(Given exercise): Look through the data below and extract, unchanged, the lines from the one that contains "0.115, 0.02), 0.4)" to the one that contains "obj.matrix_parent_inverse = Matrix.Identity(4)", both included.

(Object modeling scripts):
---+---
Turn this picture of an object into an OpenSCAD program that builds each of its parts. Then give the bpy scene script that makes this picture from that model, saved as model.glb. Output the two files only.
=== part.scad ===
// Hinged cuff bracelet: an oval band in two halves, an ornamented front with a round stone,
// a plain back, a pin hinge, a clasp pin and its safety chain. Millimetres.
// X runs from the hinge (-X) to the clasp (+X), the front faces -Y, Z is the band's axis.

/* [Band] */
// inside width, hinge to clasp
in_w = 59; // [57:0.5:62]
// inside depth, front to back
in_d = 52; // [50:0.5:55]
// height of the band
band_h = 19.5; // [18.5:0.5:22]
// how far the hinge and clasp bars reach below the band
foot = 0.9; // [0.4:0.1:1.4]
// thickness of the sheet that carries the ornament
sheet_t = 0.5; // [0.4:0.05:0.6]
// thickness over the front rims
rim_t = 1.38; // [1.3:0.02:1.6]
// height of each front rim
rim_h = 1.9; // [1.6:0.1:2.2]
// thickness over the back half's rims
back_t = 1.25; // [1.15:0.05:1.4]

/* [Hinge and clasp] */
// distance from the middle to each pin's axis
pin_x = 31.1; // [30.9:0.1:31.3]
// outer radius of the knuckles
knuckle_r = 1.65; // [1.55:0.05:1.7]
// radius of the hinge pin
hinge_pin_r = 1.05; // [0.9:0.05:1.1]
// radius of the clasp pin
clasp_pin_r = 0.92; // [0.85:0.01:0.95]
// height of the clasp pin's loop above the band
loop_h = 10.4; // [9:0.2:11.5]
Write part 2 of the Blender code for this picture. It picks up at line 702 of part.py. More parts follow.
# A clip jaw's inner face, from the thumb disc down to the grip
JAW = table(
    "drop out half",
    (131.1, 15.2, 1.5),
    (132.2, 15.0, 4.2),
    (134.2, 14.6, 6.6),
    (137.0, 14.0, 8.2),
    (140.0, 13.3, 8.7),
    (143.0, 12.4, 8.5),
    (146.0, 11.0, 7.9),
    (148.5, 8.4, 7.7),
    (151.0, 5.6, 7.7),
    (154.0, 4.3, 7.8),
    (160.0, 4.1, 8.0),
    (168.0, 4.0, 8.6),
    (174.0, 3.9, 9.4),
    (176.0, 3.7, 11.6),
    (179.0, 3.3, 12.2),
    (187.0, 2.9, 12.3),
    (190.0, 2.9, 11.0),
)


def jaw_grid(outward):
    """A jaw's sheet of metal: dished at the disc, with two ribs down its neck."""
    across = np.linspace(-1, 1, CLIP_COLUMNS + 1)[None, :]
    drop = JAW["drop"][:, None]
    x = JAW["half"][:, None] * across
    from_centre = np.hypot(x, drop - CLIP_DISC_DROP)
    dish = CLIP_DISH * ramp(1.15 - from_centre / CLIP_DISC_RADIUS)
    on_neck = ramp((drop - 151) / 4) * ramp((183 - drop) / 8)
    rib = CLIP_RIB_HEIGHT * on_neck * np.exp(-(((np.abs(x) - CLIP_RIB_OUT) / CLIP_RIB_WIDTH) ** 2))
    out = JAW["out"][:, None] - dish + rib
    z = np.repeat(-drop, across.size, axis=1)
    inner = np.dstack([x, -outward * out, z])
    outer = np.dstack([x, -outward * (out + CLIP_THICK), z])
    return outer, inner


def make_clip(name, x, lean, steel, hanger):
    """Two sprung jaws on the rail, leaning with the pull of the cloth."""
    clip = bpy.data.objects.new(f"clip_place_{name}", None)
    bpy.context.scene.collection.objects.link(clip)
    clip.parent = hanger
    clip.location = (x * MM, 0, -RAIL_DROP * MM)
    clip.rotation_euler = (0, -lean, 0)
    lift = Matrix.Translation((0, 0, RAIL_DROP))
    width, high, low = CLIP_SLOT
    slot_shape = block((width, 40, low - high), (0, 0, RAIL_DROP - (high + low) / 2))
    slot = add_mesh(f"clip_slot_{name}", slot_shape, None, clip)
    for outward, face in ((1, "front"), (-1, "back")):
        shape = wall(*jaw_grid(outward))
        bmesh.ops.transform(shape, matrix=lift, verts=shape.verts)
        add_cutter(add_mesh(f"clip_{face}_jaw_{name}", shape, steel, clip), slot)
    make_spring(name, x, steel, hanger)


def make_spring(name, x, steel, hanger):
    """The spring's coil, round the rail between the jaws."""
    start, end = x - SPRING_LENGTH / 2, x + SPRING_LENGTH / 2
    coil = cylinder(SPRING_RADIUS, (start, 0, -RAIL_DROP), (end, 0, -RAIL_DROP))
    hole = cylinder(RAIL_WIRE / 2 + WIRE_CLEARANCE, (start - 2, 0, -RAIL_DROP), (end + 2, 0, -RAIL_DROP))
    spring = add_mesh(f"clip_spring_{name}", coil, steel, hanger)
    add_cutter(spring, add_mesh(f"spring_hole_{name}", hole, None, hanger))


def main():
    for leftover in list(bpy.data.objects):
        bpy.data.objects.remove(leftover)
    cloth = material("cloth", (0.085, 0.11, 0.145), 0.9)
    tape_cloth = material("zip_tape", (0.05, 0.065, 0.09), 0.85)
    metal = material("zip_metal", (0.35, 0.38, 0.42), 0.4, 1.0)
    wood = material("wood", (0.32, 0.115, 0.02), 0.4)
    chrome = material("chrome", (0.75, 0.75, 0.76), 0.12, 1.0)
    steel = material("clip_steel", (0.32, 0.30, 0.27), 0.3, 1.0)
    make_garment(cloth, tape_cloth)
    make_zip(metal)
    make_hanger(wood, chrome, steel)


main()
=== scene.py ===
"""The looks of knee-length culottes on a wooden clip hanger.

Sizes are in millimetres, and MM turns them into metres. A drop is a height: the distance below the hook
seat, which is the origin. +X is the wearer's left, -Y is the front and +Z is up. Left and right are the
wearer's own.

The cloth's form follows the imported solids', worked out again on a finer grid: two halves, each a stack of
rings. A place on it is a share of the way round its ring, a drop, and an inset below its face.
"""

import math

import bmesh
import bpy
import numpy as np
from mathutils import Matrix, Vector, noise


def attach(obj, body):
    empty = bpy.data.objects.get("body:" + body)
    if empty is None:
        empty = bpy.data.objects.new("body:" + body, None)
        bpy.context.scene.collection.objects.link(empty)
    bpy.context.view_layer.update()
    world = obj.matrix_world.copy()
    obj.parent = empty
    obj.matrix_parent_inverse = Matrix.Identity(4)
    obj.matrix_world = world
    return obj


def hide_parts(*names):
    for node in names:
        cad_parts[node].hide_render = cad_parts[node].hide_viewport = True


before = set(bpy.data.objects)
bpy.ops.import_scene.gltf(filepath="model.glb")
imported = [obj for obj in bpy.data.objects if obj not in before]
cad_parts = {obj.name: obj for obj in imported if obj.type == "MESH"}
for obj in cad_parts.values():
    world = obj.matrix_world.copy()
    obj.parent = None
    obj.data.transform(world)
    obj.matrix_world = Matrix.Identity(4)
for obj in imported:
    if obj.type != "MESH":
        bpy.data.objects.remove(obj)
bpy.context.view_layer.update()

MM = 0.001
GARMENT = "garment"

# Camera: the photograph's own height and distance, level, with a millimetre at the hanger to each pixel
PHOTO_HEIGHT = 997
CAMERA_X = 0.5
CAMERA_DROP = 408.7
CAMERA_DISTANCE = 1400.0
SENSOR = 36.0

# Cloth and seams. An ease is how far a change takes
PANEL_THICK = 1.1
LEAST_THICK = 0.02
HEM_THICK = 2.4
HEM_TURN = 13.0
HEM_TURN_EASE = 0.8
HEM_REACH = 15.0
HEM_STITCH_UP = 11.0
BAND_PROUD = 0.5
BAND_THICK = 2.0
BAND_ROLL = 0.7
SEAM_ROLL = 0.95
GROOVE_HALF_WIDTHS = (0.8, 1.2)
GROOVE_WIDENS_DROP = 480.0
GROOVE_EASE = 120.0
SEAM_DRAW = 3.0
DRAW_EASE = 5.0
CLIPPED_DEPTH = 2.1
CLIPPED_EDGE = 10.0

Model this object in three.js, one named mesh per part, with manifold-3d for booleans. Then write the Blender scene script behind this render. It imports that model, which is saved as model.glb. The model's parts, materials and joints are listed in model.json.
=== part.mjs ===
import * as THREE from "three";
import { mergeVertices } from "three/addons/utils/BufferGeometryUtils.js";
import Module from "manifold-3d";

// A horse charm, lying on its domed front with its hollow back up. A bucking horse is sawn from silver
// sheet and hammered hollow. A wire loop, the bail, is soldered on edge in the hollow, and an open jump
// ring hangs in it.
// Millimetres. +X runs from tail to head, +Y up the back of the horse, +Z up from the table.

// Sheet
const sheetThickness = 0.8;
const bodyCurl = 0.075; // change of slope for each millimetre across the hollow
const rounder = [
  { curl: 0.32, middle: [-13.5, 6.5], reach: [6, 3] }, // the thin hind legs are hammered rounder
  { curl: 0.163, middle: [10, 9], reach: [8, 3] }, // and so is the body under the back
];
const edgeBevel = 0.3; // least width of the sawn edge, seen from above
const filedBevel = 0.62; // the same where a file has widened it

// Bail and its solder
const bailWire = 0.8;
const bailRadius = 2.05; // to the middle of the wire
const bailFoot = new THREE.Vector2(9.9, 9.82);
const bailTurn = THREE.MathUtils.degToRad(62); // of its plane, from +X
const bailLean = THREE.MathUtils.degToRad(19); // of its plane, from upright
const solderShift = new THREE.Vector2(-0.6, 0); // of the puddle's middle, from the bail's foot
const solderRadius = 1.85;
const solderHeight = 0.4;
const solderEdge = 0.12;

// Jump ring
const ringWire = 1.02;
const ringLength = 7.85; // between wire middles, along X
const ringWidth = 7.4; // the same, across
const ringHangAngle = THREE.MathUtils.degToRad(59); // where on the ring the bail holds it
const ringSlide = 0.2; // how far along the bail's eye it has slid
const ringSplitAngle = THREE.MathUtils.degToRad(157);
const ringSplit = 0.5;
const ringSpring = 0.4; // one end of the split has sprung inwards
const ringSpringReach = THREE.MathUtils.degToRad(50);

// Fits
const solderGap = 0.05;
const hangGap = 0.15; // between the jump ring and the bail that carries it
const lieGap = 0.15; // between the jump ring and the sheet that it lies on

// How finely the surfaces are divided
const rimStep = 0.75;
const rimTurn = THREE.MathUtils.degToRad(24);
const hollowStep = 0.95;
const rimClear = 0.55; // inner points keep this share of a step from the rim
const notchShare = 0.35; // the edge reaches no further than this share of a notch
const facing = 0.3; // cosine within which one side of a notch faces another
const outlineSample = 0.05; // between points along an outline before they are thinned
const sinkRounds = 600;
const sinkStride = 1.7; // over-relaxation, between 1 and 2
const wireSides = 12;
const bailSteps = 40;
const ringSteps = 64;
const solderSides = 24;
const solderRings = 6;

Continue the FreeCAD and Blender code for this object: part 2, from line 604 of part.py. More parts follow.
---+---
(The result):
    wood = material("wood", (0.32, 0.115, 0.02), 0.4)
    chrome = material("chrome", (0.75, 0.75, 0.76), 0.12, 1.0)
    steel = material("clip_steel", (0.32, 0.30, 0.27), 0.3, 1.0)
    make_garment(cloth, tape_cloth)
    make_zip(metal)
    make_hanger(wood, chrome, steel)


main()
=== scene.py ===
"""The looks of knee-length culottes on a wooden clip hanger.

Sizes are in millimetres, and MM turns them into metres. A drop is a height: the distance below the hook
seat, which is the origin. +X is the wearer's left, -Y is the front and +Z is up. Left and right are the
wearer's own.

The cloth's form follows the imported solids', worked out again on a finer grid: two halves, each a stack of
rings. A place on it is a share of the way round its ring, a drop, and an inset below its face.
"""

import math

import bmesh
import bpy
import numpy as np
from mathutils import Matrix, Vector, noise


def attach(obj, body):
    empty = bpy.data.objects.get("body:" + body)
    if empty is None:
        empty = bpy.data.objects.new("body:" + body, None)
        bpy.context.scene.collection.objects.link(empty)
    bpy.context.view_layer.update()
    world = obj.matrix_world.copy()
    obj.parent = empty
    obj.matrix_parent_inverse = Matrix.Identity(4)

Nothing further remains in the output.